After the show, Jack is approached by Sheeran’s manager, Debra Hammer, played by two time Emmy winner Kate McKinnon (Saturday Night Live). She is a Los Angles based music executive, who is very interested in representing Jack, and makes no pretense that she is going to reap great financial reward from his success. In addition to the aforementioned actors, there are others worthy of mention. Joel Fry (Game of Thrones), plays Rocky, Jack’s roadie, who more often than not, provides comic relief. Furthermore, Meera Syal and Sanjeev Bhaskar, who both received BAFTA nominations for their roles on “The Kumars at No. 42,” portray Jack’s parents Sheila and Jed. Additionally, late night talk show host and multiple Emmy winner James Corden (The Late Late Show with James Corden) has a cameo in the film. (As an aside: Ed Sheeran might not have been in the film, as his role was originally offered to Chris Martin, the lead singer of Coldplay, but Martin couldn’t take the part due to scheduling conflicts).
As I was watching the film, the following questions came to mind: Will Jack be exposed as a fraud? Are there other people out in the world, who remember “The Beatles?” Does Jack’s own conscious get the best of him? Does he admit, that his new found fame, is owed to a musical group, that only he remembers?
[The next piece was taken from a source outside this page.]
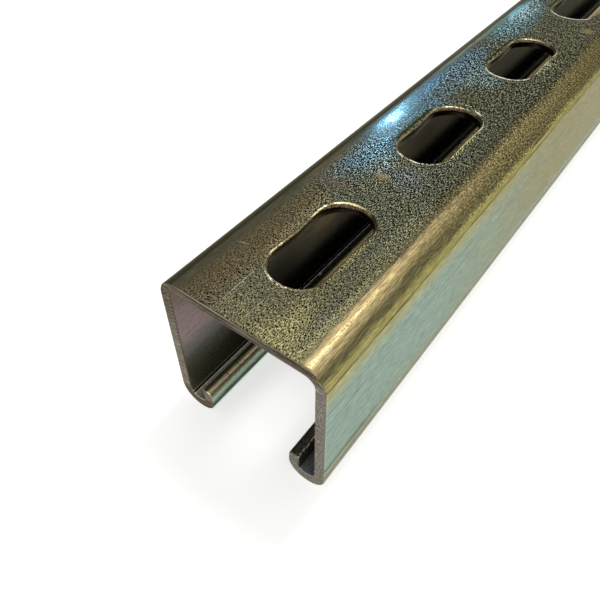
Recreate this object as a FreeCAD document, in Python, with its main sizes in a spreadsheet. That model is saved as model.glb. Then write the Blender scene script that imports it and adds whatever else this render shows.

The film premiered on May 4, 2019 at the Tribeca Film Festival. Directed by Oscar winner Danny Boyle (Slumdog Millionaire), it comprises five different genres during its 116 minute runtime. The screenplay for the movie was written by three time BAFTA winner Richard Curtis (Love Actually) based on a story he wrote with Jack Barth (The Fabulous Picture Show). In addition to the seventeen “Beatles” songs that are included in the film’s soundtrack, the score, composed by two time Golden Globe nominee Daniel Pemberton (Gold), provided the right music for what was transpiring on screen. The film could be said to be a bit formulaic in its approach to the material; I wouldn’t argue against that. I also wouldn’t find fault with those that feel the characters, especially the romantic angle between Jack and Lily, needed to be fleshed out more, that’s a respectable point. This is the sort of film, however, where I didn’t much mind the two main critiques I’ve heard some people make about the movie. I went in to watch the film, wanting to see something fun, that featured music I knew I’d very much like, and that’s what it delivered.